A storage unit can still work well for long renovations, household overflow, or if you want to gradually sort through contents over time.
For office moves, the answer depends on operational needs. If you need frequent access to archived files, marketing materials or spare furniture, a storage unit may be more practical. If you are relocating an office and want desks, equipment and boxed contents removed, stored and redelivered on a schedule with minimal disruption, removalist storage is usually the cleaner option.
Business owners tend to benefit from whichever model cuts downtime, not just whichever has the lowest base price.
If you want regular access and are happy to manage the loading, transport and layout yourself, a storage unit is the better match. If you want the move handled end to end, with less lifting, less coordination and fewer opportunities for damage, removalist storage usually offers better value.
It also depends on how stressful your timeline is. The tighter the schedule, the more helpful it is to have one team managing removals and storage together. That is especially true for families juggling settlement dates or businesses trying to keep operations moving.
For customers across Sydney, NSW and interstate routes, the smartest approach is to match the storage type to the job rather than choosing on price alone.
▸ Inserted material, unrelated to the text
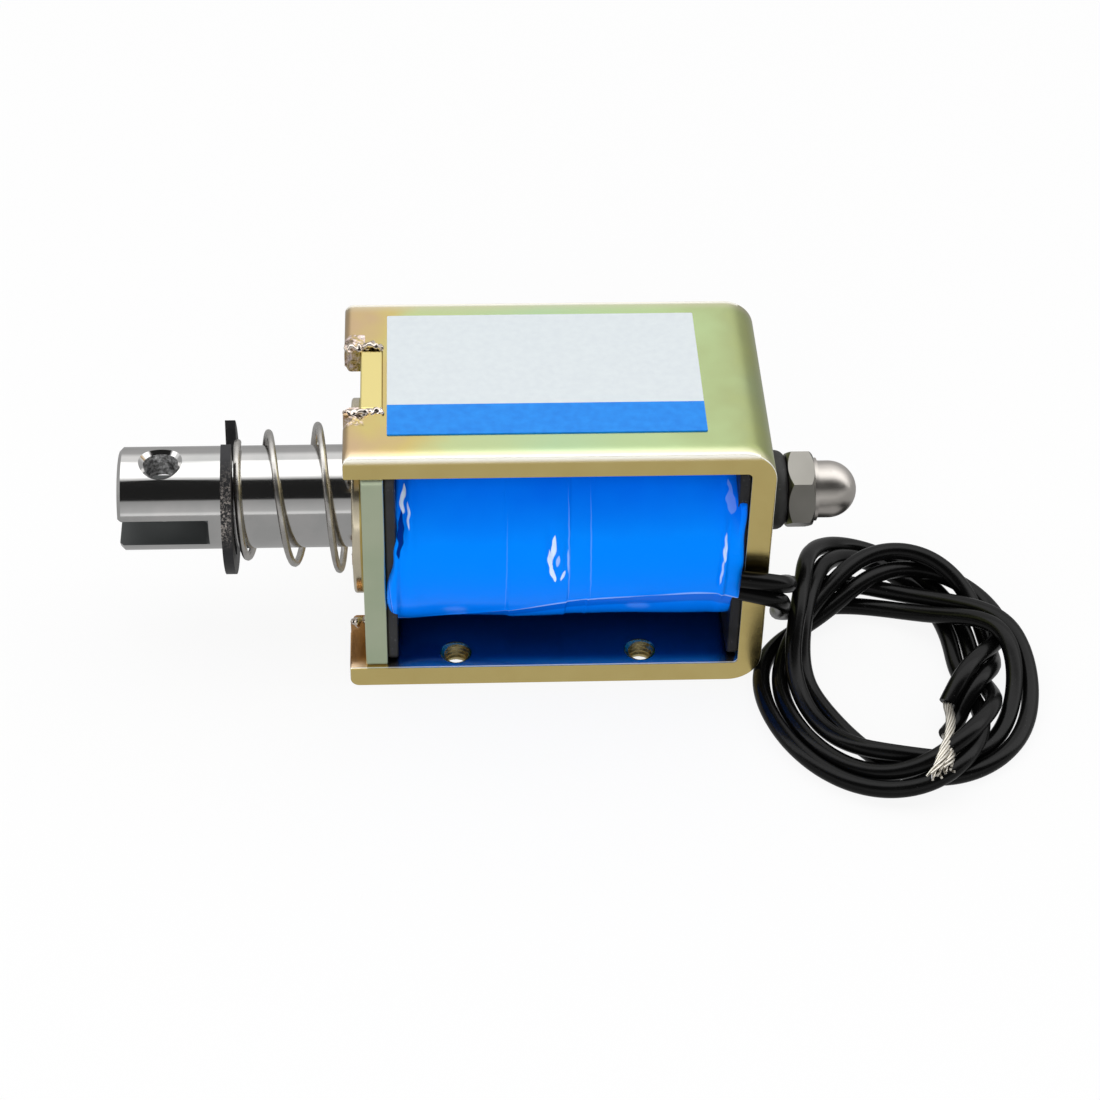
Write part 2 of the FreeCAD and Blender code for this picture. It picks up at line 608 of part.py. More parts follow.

City Removalists & Storage sees this often – the right storage plan is the one that keeps your move on time, your items protected, and your total costs under control.
Before you book, ask yourself three things. Will I need frequent access? Do I want to handle transport and lifting myself? Is this storage a stand-alone need, or part of a larger move? Those answers usually make the decision clear.
The right storage option should take pressure off, not add another job to your list. If your move already has enough moving parts, choosing the simpler path can save more than money – it can save the whole schedule.